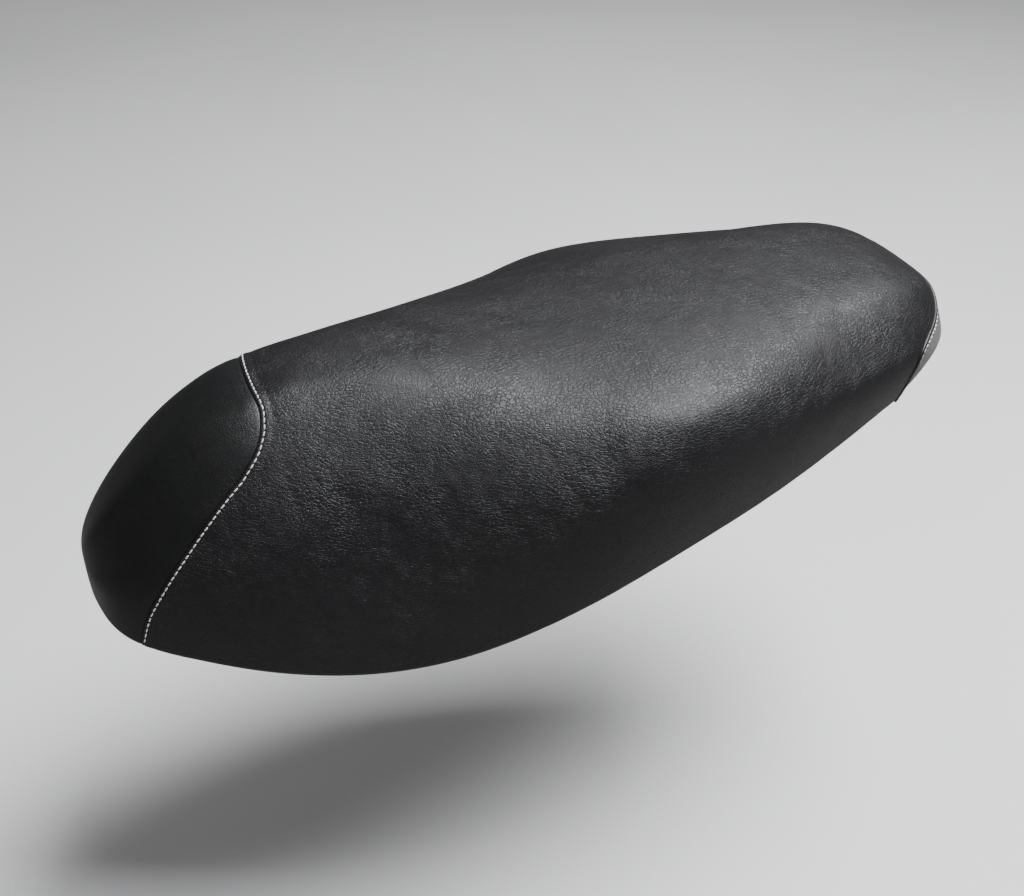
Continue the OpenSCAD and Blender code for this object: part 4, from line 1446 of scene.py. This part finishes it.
def build_hinge():
    sh = Shape()
    # Pin: domed head, shank with a clip groove, chamfered end
    x0, x1, clip = -19.2, 23.0 - 0.4 + 3.2, 19.4
    sh.lathe(prof([(0, -22.2), (4.6, -22.2), (6.5, -21.0), (6.5, -19.2), (4.0, -19.2), (4.0, clip), (3.0, clip), (3.0, clip + 1.2), (4.0, clip + 1.2), (4.0, clip + 2.4), (3.2, clip + 3.2), (0, clip + 3.2)], 0.3), 48, "x", (0, HY, HZ))
    done(sh.make("pivot_pin", ZINC), "hinge_base", "hinge_pin")
    # E-clip
    sh = Shape()
    a0, a1 = math.radians(-90 + 32), math.radians(270 - 32)
    ri, ro = 3.06, 7.2
    m = 44
    rows = []
    for k in range(m + 1):
        a = a0 + (a1 - a0) * k / m
        lobes = 0.55 * max(0.0, math.cos(3 * (a - math.pi / 2))) if k not in (0, m) else 0
        inner = ri + 1.1 - 1.1 * smooth(np.array(math.cos(3 * (a - math.pi / 2))), -0.2, 0.6)
        outer = ro - 1.0 + lobes
        rows.append([(x, HY + r * math.cos(a), HZ + r * math.sin(a)) for x, r in ((clip + 0.1, inner + 0.12), (clip + 0.22, inner), (clip + 0.98, inner), (clip + 1.1, inner + 0.12), (clip + 1.1, outer - 0.12), (clip + 0.98, outer), (clip + 0.22, outer), (clip + 0.1, outer - 0.12))])
    g = np.array(rows, float)
    n8 = g.shape[1]
    faces = [(i * n8 + j, i * n8 + (j + 1) % n8, (i + 1) * n8 + (j + 1) % n8, (i + 1) * n8 + j) for i in range(m) for j in range(n8)]
    faces += [tuple(range(n8))[::-1], tuple(m * n8 + j for j in range(n8))]
    sh.add(g.reshape(-1, 3), faces)
    done(sh.make("pin_clip", SPRING), "hinge_base", "hinge_pin_clip")
    # Flanged nylon bushes
    sh = Shape()
    for sgn in (1, -1):
        pr = [(4.05, 12.0), (5.5, 12.0), (5.5, 15.0), (7.5, 15.0), (7.5, 15.8), (4.05, 15.8), (4.05, 12.0)]
        pr = prof(pr, [0, 0.2, 0.1, 0.25, 0.25, 0.25, 0], 3)
        sh.lathe(pr, 48, "x", (0, HY, HZ), sign=sgn)
    done(sh.make("nylon_bushes", NYLON), "seat", "hinge_bushes")


def hexagon(a, af):
    """Radius of a rounded hexagon, across-flats af, at angle a."""
    s = (a + math.pi / 6) % (math.pi / 3) - math.pi / 6
    return np.minimum(af / 2 / np.cos(s), af / 2 * 1.135)


def screw(sh, x, y, z):
    """Flanged hexagon screw, head down: z is the plate's lower face in design height."""
    zz = z + DZ
    n = 72
    a = np.arange(n) * 2 * math.pi / n
    # AF 9.2 hexagon between the corners of the CAD's head
    hx = hexagon(a, 8.0)
    rows = []
    for k, (scale, h, hexy) in enumerate([(0.001, -4.05, 0), (0.55, -4.05, 0), (0.60, -3.92, 0), (0.72, -3.92, 0), (0.80, -4.2, 0), (0.90, -4.15, 0), (1.0, -3.75, 1), (1.0, -1.35, 1)]):
        rr = (hx * scale) if hexy else np.minimum(hx, 4.0 * (1 + 0.0 * a)) * scale
        rows.append(np.stack([rr * np.cos(a), rr * np.sin(a), np.full(n, h)], 1))
    for r, h in ((4.9, -1.12), (5.45, -0.95), (5.72, -0.65), (5.72, -0.2), (5.5, 0.0), (2.5, 0.0)):
        rows.append(np.stack([r * np.cos(a), r * np.sin(a), np.full(n, h)], 1))
    for k in range(23):
        h = 0.2 + k * 0.4
        r = 2.5 if k % 2 == 0 else 2.12
        rows.append(np.stack([r * np.cos(a), r * np.sin(a), np.full(n, h)], 1))
    rows.append(np.stack([1.7 * np.cos(a), 1.7 * np.sin(a), np.full(n, 9.9)], 1))
    rows.append(np.stack([0.001 * np.cos(a), 0.001 * np.sin(a), np.full(n, 9.9)], 1))
    g = np.array(rows) + np.array([x, y + DY, zz])
    sh.grid(g, close_v=True)


def insert(sh, x, y, z):
    zz = z + DZ
    knurl = lambda a, r, h: (0.022 * np.cos(18 * a) if r > 3.5 else 0 * a)
    pr = [(2.5, 0), (3.3, 0), (3.7, 0.35), (3.7, 2.8), (3.35, 3.0), (3.35, 4.2), (3.7, 4.4), (3.7, 7.0), (3.3, 8), (2.5, 8), (2.5, 0)]
    sh.lathe([(r, h + zz) for r, h in pr], 72, at=(x, y + DY, 0), wobble=knurl)


def build_fasteners():
    for name, spots, z, node in (("hinge_bolts_set", HINGE_XY, 33, "hinge_screws"), ("latch_bolts_set", STRIKER_XY, 121, "striker_screws")):
        sh = Shape()
        for sx in (-1, 1):
            for x, y in spots:
                screw(sh, sx * x, y, z)
        done(sh.make(name, YELLOW, 30), "seat", node)
    for name, spots, z, node in (("hinge_threads", HINGE_XY, 36, "hinge_inserts"), ("latch_threads", STRIKER_XY, 124, "striker_inserts")):
        sh = Shape()
        for sx in (-1, 1):
            for x, y in spots:
                insert(sh, sx * x, y, z)
        done(sh.make(name, BRASS, 30), "seat", node)


def build_latch():
    sh = Shape()
    zb, y = 88 + DZ, 265 + DY
    top = 121 + DZ + 3.0
    path = fillet([(-17, y, top), (-17, y, zb), (17, y, zb), (17, y, top)], [0, 10, 10, 0], 14)
    pts = [np.array(path[0], float)]
    for q in path[1:]:
        q = np.array(q, float)
        d = np.linalg.norm(q - pts[-1])
        k = max(1, int(d / 5))
        last = pts[-1]
        pts += [last + (q - last) * (i / k) for i in range(1, k + 1)]
    sh.rod(pts, 4.0, 28, round_end=False, up=(0, 1, 0))
    # Weld beads where the legs pass the plate
    rnd = np.random.RandomState(5)
    for sx in (-1, 1):
        m, n = 64, 10
        rows = []
        for k in range(m):
            a = 2 * math.pi * k / m
            rp = 1.35 + 0.16 * math.cos(13 * a) + rnd.uniform(-0.05, 0.05)
            c = np.array([sx * 17 + 4.35 * math.cos(a), y + 4.35 * math.sin(a), 121 + DZ - 0.35])
            o = np.array([math.cos(a), math.sin(a), 0])
            rows.append([c + o * rp * math.cos(b) + np.array([0, 0, 1.0]) * rp * 0.8 * math.sin(b) for b in np.arange(n) * 2 * math.pi / n])
        sh.grid(np.array(rows), close_u=True, close_v=True)
    done(sh.make("latch_hoop", ZINC, 45), "seat", "striker_hoop")


def build_rubber():
    for x, y, z, node in PADS:
        sh = Shape()
        for sx in (-1, 1):
            b = z + DZ - 8
            pr = [(0, b + 0.5), (4.2, b + 0.5), (4.8, b), (8.4, b), (9.6, b + 1.1), (9.75, b + 3.4), (9.35, b + 4.0), (9.75, b + 4.6), (9.9, b + 7.0), (9.2, b + 8.0), (3.9, b + 8.0), (3.9, b + 14.2), (3.0, b + 15.0), (0, b + 15.0)]
            sh.lathe(prof(pr, [0, 0.2, 0.3, 0.9, 0.5, 0.4, 0.3, 0.4, 0.6, 0.4, 0.2, 0.4, 0.3, 0], 3), 48, at=(sx * x, y + DY, 0))
        done(sh.make("rubber_" + node.split("_")[1], RUBBER), "seat", node)
    # Elastic strap with ribbed edges and a slight sag between its rivets
    sh = Shape()
    z0 = STRAP_Z - 2.1
    n = 61
    rows = []
    for k in range(n):
        q = k / (n - 1)
        x = -51.8 + 103.6 * q
        end = max(0.0, abs(x) - 43) / 9.0
        hw = 8.9 * math.sqrt(max(0.0, 1 - min(1.0, end) ** 2)) if end > 0 else 8.9
        hw = max(hw, 0.9)
        sag = -0.35 * math.cos(math.pi * x / 86) if abs(x) < 43 else 0.0
        c = z0 + 1.0 + sag
        sec = [(-hw, -0.5), (-hw + 0.5, -0.95), (-hw + 1.4, -0.95), (-hw + 1.8, -0.62), (hw - 1.8, -0.62), (hw - 1.4, -0.95), (hw - 0.5, -0.95), (hw, -0.5), (hw, 0.5), (hw - 0.5, 0.95), (-hw + 0.5, 0.95), (-hw, 0.5)]
        if hw < 4:
            sec = [(-hw, -0.4), (-hw * 0.8, -0.9), (-hw * 0.6, -0.9), (-hw * 0.4, -0.9), (hw * 0.4, -0.9), (hw * 0.6, -0.9), (hw * 0.8, -0.9), (hw, -0.4), (hw, 0.4), (hw * 0.8, 0.9), (-hw * 0.8, 0.9), (-hw, 0.4)]
        rows.append([(x, STRAP[1] + DY + a, c + b) for a, b in sec])
    g = np.array(rows)
    m = g.shape[1]
    faces = [(i * m + j, i * m + (j + 1) % m, (i + 1) * m + (j + 1) % m, (i + 1) * m + j) for i in range(n - 1) for j in range(m)]
    faces += [tuple(range(m))[::-1], tuple((n - 1) * m + j for j in range(m))]
    sh.add(g.reshape(-1, 3), faces)
    done(sh.make("strap_band", RUBBER, 40), "seat", "document_strap")
    sh = Shape()
    for sx in (-1, 1):
        zr = STRAP_Z
        pr = [(0, zr - 3.6), (1.2, zr - 3.58), (2.6, zr - 3.42), (3.8, zr - 3.0), (4.5, zr - 2.45), (4.3, zr - 2.2), (2.0, zr - 2.2), (2.0, zr + 6.4), (1.6, zr + 6.8), (0, zr + 6.8)]
        sh.lathe(prof(pr, 0.2, 2), 36, at=(sx * STRAP[0], STRAP[1] + DY, 0))
    done(sh.make("rivet_heads", ZINC), "seat", "strap_rivets")


build_hinge()
build_fasteners()
build_latch()
build_rubber()


# ---------------------------------------------------------------- floor and light
def build_stage():
    m = Mat("floor", color=(0.8, 0.8, 0.8), rough=0.6, spec=0.2)
    n = m.noise(1.3, 3.0)
    m.set(color=m.mix(m.map(n, 0.35, 0.65), (0.80, 0.80, 0.80), (0.84, 0.84, 0.84)), rough=m.map(n, 0.3, 0.7, 0.55, 0.7))
    me = bpy.data.meshes.new("floor")
    k = 9.0
    z = -0.30
    me.from_pydata([(-k, -k, z), (k, -k, z), (k, k, z), (-k, k, z)], [], [(0, 1, 2, 3)])
    me.materials.append(m.m)
    ob = bpy.data.objects.new("floor", me)
    COL.objects.link(ob)
    ob.visible_glossy = False


def area(name, loc, target, size, size_y, power, color=(1, 1, 1), spread=180):
    d = bpy.data.lights.new(name, "AREA")
    d.shape = "RECTANGLE"
    d.size, d.size_y = size, size_y
    d.energy = power
    d.color = color
    d.spread = math.radians(spread)
    o = bpy.data.objects.new(name, d)
    o.location = loc
    o.rotation_mode = "QUATERNION"
    o.rotation_quaternion = (Vector(target) - Vector(loc)).to_track_quat("-Z", "Y")
    COL.objects.link(o)
    return o


build_stage()
C = (0.0, 0.28, 0.10)
area("overhead", (0.27, 1.10, 2.25), C, 1.5, 1.3, 150, (0.97, 0.98, 1.0))
area("back", (-1.30, 1.25, 1.95), C, 0.9, 0.8, 3, (0.98, 0.98, 1.0))
world = bpy.data.worlds.new("world")
bpy.context.scene.world = world
world.use_nodes = True
wt = world.node_tree
wt.nodes.clear()
w_out = wt.nodes.new("ShaderNodeOutputWorld")
bg = wt.nodes.new("ShaderNodeBackground")
w_co = wt.nodes.new("ShaderNodeTexCoord")
w_sep = wt.nodes.new("ShaderNodeSeparateXYZ")
w_ramp = wt.nodes.new("ShaderNodeValToRGB")
w_map = wt.nodes.new("ShaderNodeMapRange")
wt.links.new(w_co.outputs["Generated"], w_sep.inputs[0])
wt.links.new(w_sep.outputs["Z"], w_map.inputs["Value"])
w_map.inputs["From Min"].default_value = -1.0
w_map.inputs["From Max"].default_value = 1.0
wt.links.new(w_map.outputs["Result"], w_ramp.inputs["Fac"])
# Paler below, where the floor is, and dim at the horizon
stops = [(0.0, 0.55), (0.30, 0.42), (0.46, 0.12), (0.60, 0.07), (1.0, 0.25)]
cr = w_ramp.color_ramp
while len(cr.elements) < len(stops):
    cr.elements.new(0.5)
for e, (p, v) in zip(cr.elements, stops):
    e.position = p
    e.color = (v, v, v * 1.02, 1)
wt.links.new(w_ramp.outputs["Color"], bg.inputs["Color"])
wt.links.new(bg.outputs[0], w_out.inputs["Surface"])
bg.inputs["Strength"].default_value = 1.0

bpy.context.view_layer.update()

---*---

▸ **Your objective**
All lines from the beginning of the material above through the one with "return np.minimum(af /" need to be returned exactly; please return those and only those.

▸ **Written answer**
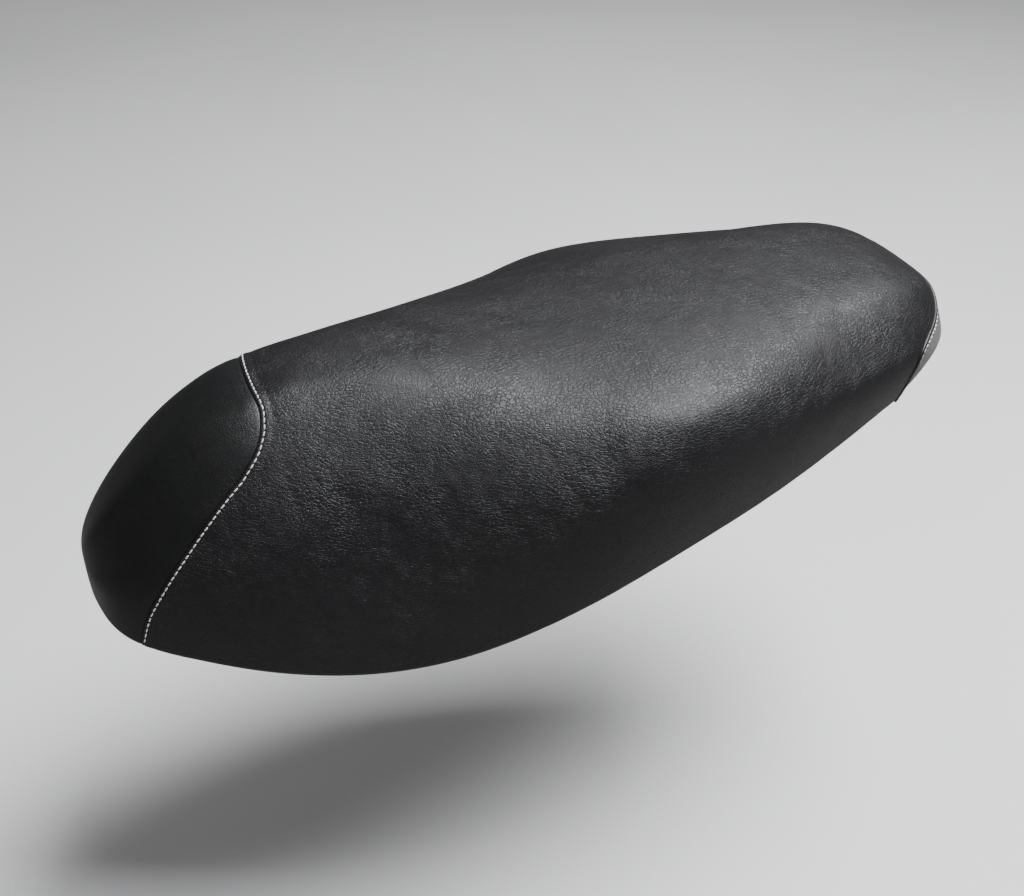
Continue the OpenSCAD and Blender code for this object: part 4, from line 1446 of scene.py. This part finishes it.
def build_hinge():
    sh = Shape()
    # Pin: domed head, shank with a clip groove, chamfered end
    x0, x1, clip = -19.2, 23.0 - 0.4 + 3.2, 19.4
    sh.lathe(prof([(0, -22.2), (4.6, -22.2), (6.5, -21.0), (6.5, -19.2), (4.0, -19.2), (4.0, clip), (3.0, clip), (3.0, clip + 1.2), (4.0, clip + 1.2), (4.0, clip + 2.4), (3.2, clip + 3.2), (0, clip + 3.2)], 0.3), 48, "x", (0, HY, HZ))
    done(sh.make("pivot_pin", ZINC), "hinge_base", "hinge_pin")
    # E-clip
    sh = Shape()
    a0, a1 = math.radians(-90 + 32), math.radians(270 - 32)
    ri, ro = 3.06, 7.2
    m = 44
    rows = []
    for k in range(m + 1):
        a = a0 + (a1 - a0) * k / m
        lobes = 0.55 * max(0.0, math.cos(3 * (a - math.pi / 2))) if k not in (0, m) else 0
        inner = ri + 1.1 - 1.1 * smooth(np.array(math.cos(3 * (a - math.pi / 2))), -0.2, 0.6)
        outer = ro - 1.0 + lobes
        rows.append([(x, HY + r * math.cos(a), HZ + r * math.sin(a)) for x, r in ((clip + 0.1, inner + 0.12), (clip + 0.22, inner), (clip + 0.98, inner), (clip + 1.1, inner + 0.12), (clip + 1.1, outer - 0.12), (clip + 0.98, outer), (clip + 0.22, outer), (clip + 0.1, outer - 0.12))])
    g = np.array(rows, float)
    n8 = g.shape[1]
    faces = [(i * n8 + j, i * n8 + (j + 1) % n8, (i + 1) * n8 + (j + 1) % n8, (i + 1) * n8 + j) for i in range(m) for j in range(n8)]
    faces += [tuple(range(n8))[::-1], tuple(m * n8 + j for j in range(n8))]
    sh.add(g.reshape(-1, 3), faces)
    done(sh.make("pin_clip", SPRING), "hinge_base", "hinge_pin_clip")
    # Flanged nylon bushes
    sh = Shape()
    for sgn in (1, -1):
        pr = [(4.05, 12.0), (5.5, 12.0), (5.5, 15.0), (7.5, 15.0), (7.5, 15.8), (4.05, 15.8), (4.05, 12.0)]
        pr = prof(pr, [0, 0.2, 0.1, 0.25, 0.25, 0.25, 0], 3)
        sh.lathe(pr, 48, "x", (0, HY, HZ), sign=sgn)
    done(sh.make("nylon_bushes", NYLON), "seat", "hinge_bushes")


def hexagon(a, af):
    """Radius of a rounded hexagon, across-flats af, at angle a."""
    s = (a + math.pi / 6) % (math.pi / 3) - math.pi / 6
    return np.minimum(af / 2 / np.cos(s), af / 2 * 1.135)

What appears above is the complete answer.